# Work to do:
Take the lines from the one bearing "const bag = new" to the one bearing "if empty is", inclusive, and reproduce them exactly; include no other line.
━━━━━ Source excerpt ━━━━━
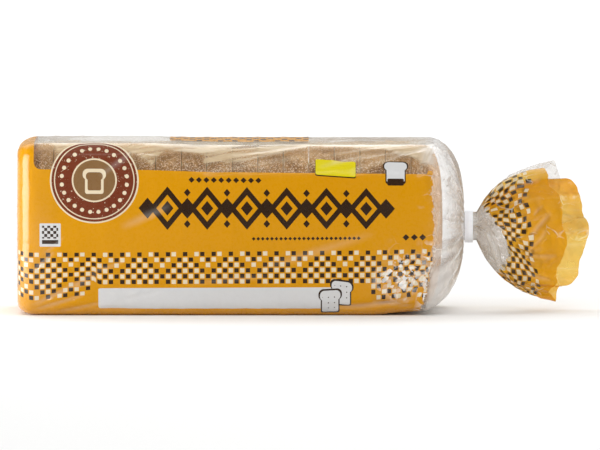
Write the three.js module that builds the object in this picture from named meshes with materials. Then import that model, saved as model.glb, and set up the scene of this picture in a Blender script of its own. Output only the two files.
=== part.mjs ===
// A sliced loaf in a printed film bag, standing on its base. The film wraps the loaf like a box,
// is gathered over the right-hand end into a neck, and flares out again past a flat twist tie.
// Millimetres. +X runs from the closed end towards the flared mouth, -Y is the front, +Z is up.
import * as THREE from "three";

// Driving dimensions of the filled bag
const LOAF_LENGTH = 229; // straight part, from the closed end to where the shoulders begin
const BAG_HALF_DEPTH = 53;
const BAG_HEIGHT = 97.5;
const SIDE_BULGE = 1;
const TOP_DOME = 1.5;
const BASE_CORNER = 9;
const TOP_CORNER = 10;
const CLOSED_END_ROUNDING = 8;
const SHOULDER_REACH = 21.3; // how far the gathered end bulges past the straight part
const SHOULDER_FULLNESS = 2.2; // exponent of the bulge: 2 is an ellipse
const TOE_LIFT = 2; // the film under the tied end is drawn up and back by these
const TOE_SETBACK = 5;
const TOE_START = 35; // how far before the shoulders that begins
const NECK_HEIGHT = 47.3; // height of the neck's middle above the base

// The neck and the tie round it
const NECK_HALF_HEIGHT = 8.1;
const NECK_HALF_DEPTH = 3;
const NECK_LENGTH = 7.3;
const TIE_WIDTH = 4.7;
const TIE_THICKNESS = 0.8;
const TIE_GAP = 0.4;
const TIE_TAB_LENGTH = 7;
const TIE_START = 0.5; // from the end of the shoulders

// The flared tail, measured from the end of the neck
const TAIL_UP = 28; // how much higher and lower than the neck it grows
const TAIL_DOWN = 33;
const TAIL_GROWTH = 15; // length over which it opens out
const TAIL_FRONT_DEPTH = 14;
const TAIL_BACK_DEPTH = 20;
const MOUTH_REACH_TOP = 53; // from the neck to the film's edge
const MOUTH_REACH_BASE = 59;
const MOUTH_LIP = 6.7; // the back of the mouth stands further out than the front by twice this
const SCALLOP_DEPTH = 1.1;
const SCALLOPS = 9;
const SCALLOP_PHASE = 0.6;
const FRONT_RUFFLE = 2;
const BACK_RUFFLE = 5;
const RUFFLES = [
  { lobes: 9, share: 0.62, phase: 0.8 },
  { lobes: 14, share: 0.38, phase: 2 },
];
const TAIL_WALL = 2.6; // a bunch of folded film, so thicker than one sheet
const HOLLOW_FLOOR = 0.44; // share of the tail's length where the mouth's hollow ends

// Pleats and mesh
const PLEATS = 22;
const PLEAT_DEPTH = 1.7;
const AROUND = 88; // points round the bag
const END_RINGS = [0.25, 0.55, 0.85];
const ROUNDING_STEPS = 4;
const LOAF_STEPS = 8;
const SHOULDER_STEPS = 11;
const TAIL_STEPS = 12;
const HOLLOW_STEPS = 5;

const TURN = 2 * Math.PI;
const SHOULDER_END = LOAF_LENGTH + SHOULDER_REACH;
const TAIL_START = SHOULDER_END + NECK_LENGTH;
const { lerp, smoothstep } = THREE.MathUtils;

// A point of the loaf's cross-section, at a share of the way round from the middle of the base, by
// way of the front. The back mirrors the front.
function loafSection(share) {
  const wallHeight = BAG_HEIGHT - TOP_DOME;
  const runs = [
    BAG_HALF_DEPTH - BASE_CORNER,
    (BASE_CORNER * Math.PI) / 2,
    wallHeight - BASE_CORNER - TOP_CORNER,
    (TOP_CORNER * Math.PI) / 2,
    BAG_HALF_DEPTH - TOP_CORNER,
  ];
  const half = runs.reduce((sum, run) => sum + run, 0);
  const front = share <= 0.5;
  let along = (front ? share : 1 - share) * 2 * half;
  let run = 0;
  while (run < runs.length - 1 && along > runs[run]) {
    along -= runs[run];
    run += 1;
  }

  let y = along;
  let z = 0;
  if (run === 1) {
    y = BAG_HALF_DEPTH - BASE_CORNER + BASE_CORNER * Math.sin(along / BASE_CORNER);
    z = BASE_CORNER - BASE_CORNER * Math.cos(along / BASE_CORNER);
  } else if (run === 2) {
    y = BAG_HALF_DEPTH;
    z = BASE_CORNER + along;
  } else if (run === 3) {
    y = BAG_HALF_DEPTH - TOP_CORNER + TOP_CORNER * Math.cos(along / TOP_CORNER);
    z = wallHeight - TOP_CORNER + TOP_CORNER * Math.sin(along / TOP_CORNER);
  } else if (run === 4) {
    y = BAG_HALF_DEPTH - TOP_CORNER - along;
    z = wallHeight;
  }
  const overShoulder = Math.max(0, z - (wallHeight - TOP_CORNER)) / TOP_CORNER;
  const dome = TOP_DOME * overShoulder * (1 - (y / BAG_HALF_DEPTH) ** 2);
  const bulge = (SIDE_BULGE * Math.sin((Math.PI * z) / wallHeight) * y) / BAG_HALF_DEPTH;
  return { y: (front ? -1 : 1) * (y + bulge), z: z + dome };
}

// The pull of the tie on the film below it, which draws the last of the underside up and back.
function toe(x, y, z) {
  const near = smoothstep(x, LOAF_LENGTH - TOE_START, LOAF_LENGTH);
  const below = Math.max(0, 1 - z / NECK_HEIGHT);
  return [x - near * TOE_SETBACK * below ** 2, y, z + near * TOE_LIFT * below];
}

// The loaf's cross-section drawn in by an inset, or shrunk towards its middle by a factor.
function loafRing(x, inset, shrink = 1) {
  const middle = BAG_HEIGHT / 2;
  const acrossScale = (shrink * (BAG_HALF_DEPTH - inset)) / BAG_HALF_DEPTH;
  const upScale = (shrink * (middle - inset)) / middle;
  return ring((share) => {
    const { y, z } = loafSection(share);
    return toe(x, y * acrossScale, middle + (z - middle) * upScale);
  });
}

function ring(pointAt) {
  return Array.from({ length: AROUND }, (_, i) => new THREE.Vector3(...pointAt(i / AROUND)));
}

function neckSection(share) {
  return {
    y: -NECK_HALF_DEPTH * Math.sin(TURN * share),
    z: NECK_HEIGHT - NECK_HALF_HEIGHT * Math.cos(TURN * share),
  };
}

// One station of the gathered end: the loaf's outline draws in to the neck, with radial pleats.
function shoulderRing(progress) {
  const angle = (progress * Math.PI) / 2;
  const open = Math.cos(angle) ** (2 / SHOULDER_FULLNESS);
  const out = Math.sin(angle) ** (2 / SHOULDER_FULLNESS);
  const depth = PLEAT_DEPTH * Math.sin(Math.PI * progress) ** 2;
  return ring((share) => {
    const loaf = loafSection(share);
    const neck = neckSection(share);
    const fold = depth * Math.cos(TURN * PLEATS * share);
    const x = LOAF_LENGTH + SHOULDER_REACH * out - Math.abs(fold) + fold / 2;
    return toe(x, lerp(neck.y, loaf.y, open), lerp(neck.z, loaf.z, open));
  });
}

function neckRing(x) {
  return ring((share) => {
    const { y, z } = neckSection(share);
    return [x, y, z];
  });
}

// How far out from the neck the film's edge lies, round the mouth.
function mouthDistance(turn) {
  const up = -Math.cos(turn);
  const front = Math.sin(turn);
  const reach = lerp(MOUTH_REACH_BASE, MOUTH_REACH_TOP, (up + 1) / 2) - MOUTH_LIP * front;
  const rim = up > 0 ? NECK_HALF_HEIGHT + TAIL_UP : NECK_HALF_HEIGHT + TAIL_DOWN;
  const scallop = SCALLOP_DEPTH * Math.cos(SCALLOPS * turn + SCALLOP_PHASE);
  return Math.sqrt(Math.max(1, reach ** 2 - (up * rim) ** 2)) + scallop;
}

// The ruffle that the gathered film keeps: slack folds at the back, gentle ones at the front.
function ruffle(turn) {
  const depth = lerp(BACK_RUFFLE, FRONT_RUFFLE, smoothstep(Math.sin(turn), -0.5, 0.5));
  const waves = RUFFLES.map(({ lobes, share, phase }) => share * Math.cos(lobes * turn + phase));
  return depth * waves.reduce((sum, wave) => sum + wave, 0);
}

// One station of the tail, from the neck (0) to the film's edge (1), drawn in by the wall or not.
function tailRing(progress, wall) {
  return ring((share) => {
    const turn = TURN * share;
    const up = -Math.cos(turn);
    const front = Math.sin(turn);
    const out = progress * mouthDistance(turn);
    const opened = 1 - Math.exp(-out / TAIL_GROWTH);
    const height = NECK_HALF_HEIGHT + opened * (up > 0 ? TAIL_UP : TAIL_DOWN);
    const depth = NECK_HALF_DEPTH + opened * (front > 0 ? TAIL_FRONT_DEPTH : TAIL_BACK_DEPTH);
    const outward = new THREE.Vector2(front / depth, up / height).normalize();
    const push = ruffle(turn) * opened ** 2 * progress - wall;
    return [
      TAIL_START + out,
      -(front * depth + outward.x * push),
      NECK_HEIGHT + up * height + outward.y * push,
    ];
  });
}

// Joins rings into one closed skin, with a fan of triangles to a point at each end.
function skin(rings) {
  const middle = (points) =>
    points.reduce((sum, p) => sum.add(p), new THREE.Vector3()).divideScalar(points.length);
  const first = middle(rings[0]);
  const last = middle(rings.at(-1));
  const positions = [...rings.flat(), first, last].flatMap((p) => p.toArray());
  const firstIndex = rings.length * AROUND;
  const lastIndex = firstIndex + 1;
  const at = (row, i) => row * AROUND + (i % AROUND);

  const triangles = [];
  for (let i = 0; i < AROUND; i++) {
    triangles.push(firstIndex, at(0, i), at(0, i + 1));
    for (let row = 0; row < rings.length - 1; row++) {
      triangles.push(at(row, i), at(row + 1, i), at(row + 1, i + 1));
      triangles.push(at(row, i), at(row + 1, i + 1), at(row, i + 1));
    }
    triangles.push(lastIndex, at(rings.length - 1, i + 1), at(rings.length - 1, i));
  }
  const geometry = new THREE.BufferGeometry();
  geometry.setAttribute("position", new THREE.Float32BufferAttribute(positions, 3));
  geometry.setIndex(triangles);
  geometry.computeVertexNormals();
  return geometry;
}

// Evenly spaced shares from just after 0 up to 1.
const steps = (count) => Array.from({ length: count }, (_, i) => (i + 1) / count);

function bagGeometry() {
  const endPanel = END_RINGS.map((shrink) => loafRing(0, CLOSED_END_ROUNDING, shrink));
  const rounding = [0, ...steps(ROUNDING_STEPS)].map((share) => {
    const angle = (share * Math.PI) / 2;
    const inset = CLOSED_END_ROUNDING * (1 - Math.sin(angle));
    return loafRing(CLOSED_END_ROUNDING * (1 - Math.cos(angle)), inset);
  });
  const loaf = steps(LOAF_STEPS).map((share) =>
    loafRing(lerp(CLOSED_END_ROUNDING, LOAF_LENGTH, share), 0),
  );
  const shoulders = steps(SHOULDER_STEPS).map(shoulderRing);
  const neck = [neckRing(SHOULDER_END + NECK_LENGTH / 2), neckRing(TAIL_START)];
  const tail = steps(TAIL_STEPS).map((share) => tailRing(share, 0));
  const hollow = [0, ...steps(HOLLOW_STEPS)].map((share) =>
    tailRing(lerp(1, HOLLOW_FLOOR, share), TAIL_WALL),
  );
  return skin([...endPanel, ...rounding, ...loaf, ...shoulders, ...neck, ...tail, ...hollow]);
}

// The tie: a flat strip bent round the neck, its two ends pressed together into a tab at the back.
function tieGeometry() {
  const innerDepth = NECK_HALF_DEPTH + TIE_GAP;
  const innerHeight = NECK_HALF_HEIGHT + TIE_GAP;
  const outerDepth = innerDepth + TIE_THICKNESS;
  const outerHeight = innerHeight + TIE_THICKNESS;
  const tabAngle = Math.asin(TIE_THICKNESS / outerHeight);
  const outline = new THREE.Shape();
  outline.absellipse(0, 0, outerDepth, outerHeight, tabAngle, TURN - tabAngle, false);
  outline.lineTo(outerDepth + TIE_TAB_LENGTH, -TIE_THICKNESS);
  outline.lineTo(outerDepth + TIE_TAB_LENGTH, TIE_THICKNESS);
  outline.closePath();
  const hole = new THREE.Path();
  hole.absellipse(0, 0, innerDepth, innerHeight, 0, TURN, true);
  outline.holes.push(hole);
  const geometry = new THREE.ExtrudeGeometry(outline, {
    depth: TIE_WIDTH,
    bevelEnabled: false,
    curveSegments: 32,
  });
  const axes = new THREE.Matrix4().makeBasis(
    new THREE.Vector3(0, 1, 0),
    new THREE.Vector3(0, 0, 1),
    new THREE.Vector3(1, 0, 0),
  );
  return geometry.applyMatrix4(axes);
}

const film = new THREE.MeshStandardMaterial({ color: "#dd9a10", roughness: 0.3, metalness: 0 });
const plastic = new THREE.MeshStandardMaterial({ color: "#e4e6e8", roughness: 0.45, metalness: 0 });

const bag = new THREE.Mesh(bagGeometry(), film);
bag.name = "bag";

const tie = new THREE.Mesh(tieGeometry(), plastic);
tie.name = "twist_tie";
tie.position.set(SHOULDER_END + TIE_START, 0, NECK_HEIGHT);

// The origin is the middle of the whole thing's footprint, on the surface that it stands on.
const loafInBag = new THREE.Group();
loafInBag.add(bag, tie);
const reach = new THREE.Box3().setFromObject(loafInBag);
loafInBag.position.set(-(reach.min.x + reach.max.x) / 2, -(reach.min.y + reach.max.y) / 2, 0);

export default loafInBag;
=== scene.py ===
"""A sliced loaf in a printed film bag, standing on its base.

The film is wrapped round the loaf like a box, gathered over the right-hand end into a neck,
held there by a flat twist tie, and flares out past it into a ruffled tail. Sixteen slices of
bread fill it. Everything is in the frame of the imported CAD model, in metres: +X runs along the
loaf towards the tail, -Y is the front and +Z is up.
"""
import math
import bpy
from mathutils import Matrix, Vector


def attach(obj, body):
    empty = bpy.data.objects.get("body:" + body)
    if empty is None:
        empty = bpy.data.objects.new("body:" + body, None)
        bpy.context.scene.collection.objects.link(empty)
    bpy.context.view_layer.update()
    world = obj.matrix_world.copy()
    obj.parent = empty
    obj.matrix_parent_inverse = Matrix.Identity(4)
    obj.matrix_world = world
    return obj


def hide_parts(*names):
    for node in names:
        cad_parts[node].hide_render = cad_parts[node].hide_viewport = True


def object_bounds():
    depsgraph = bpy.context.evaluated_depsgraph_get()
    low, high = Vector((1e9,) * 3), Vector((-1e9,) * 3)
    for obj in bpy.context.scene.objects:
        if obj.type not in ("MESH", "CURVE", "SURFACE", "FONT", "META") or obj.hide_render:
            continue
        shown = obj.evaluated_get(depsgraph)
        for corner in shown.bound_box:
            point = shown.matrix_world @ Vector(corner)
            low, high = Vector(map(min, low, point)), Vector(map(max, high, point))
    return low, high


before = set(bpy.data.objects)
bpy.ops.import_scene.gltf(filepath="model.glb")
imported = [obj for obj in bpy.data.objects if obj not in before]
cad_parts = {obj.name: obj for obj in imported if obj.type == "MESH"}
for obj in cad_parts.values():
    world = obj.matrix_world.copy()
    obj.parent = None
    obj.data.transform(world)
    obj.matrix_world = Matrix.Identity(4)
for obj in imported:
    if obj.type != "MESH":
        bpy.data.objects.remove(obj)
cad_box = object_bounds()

from types import SimpleNamespace

import bmesh
import bpy
import numpy as np
from mathutils import Vector, noise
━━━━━
# Answer to this problem:
const bag = new THREE.Mesh(bagGeometry(), film);
bag.name = "bag";

const tie = new THREE.Mesh(tieGeometry(), plastic);
tie.name = "twist_tie";
tie.position.set(SHOULDER_END + TIE_START, 0, NECK_HEIGHT);

// The origin is the middle of the whole thing's footprint, on the surface that it stands on.
const loafInBag = new THREE.Group();
loafInBag.add(bag, tie);
const reach = new THREE.Box3().setFromObject(loafInBag);
loafInBag.position.set(-(reach.min.x + reach.max.x) / 2, -(reach.min.y + reach.max.y) / 2, 0);

export default loafInBag;
=== scene.py ===
"""A sliced loaf in a printed film bag, standing on its base.

The film is wrapped round the loaf like a box, gathered over the right-hand end into a neck,
held there by a flat twist tie, and flares out past it into a ruffled tail. Sixteen slices of
bread fill it. Everything is in the frame of the imported CAD model, in metres: +X runs along the
loaf towards the tail, -Y is the front and +Z is up.
"""
import math
import bpy
from mathutils import Matrix, Vector


def attach(obj, body):
    empty = bpy.data.objects.get("body:" + body)
    if empty is None:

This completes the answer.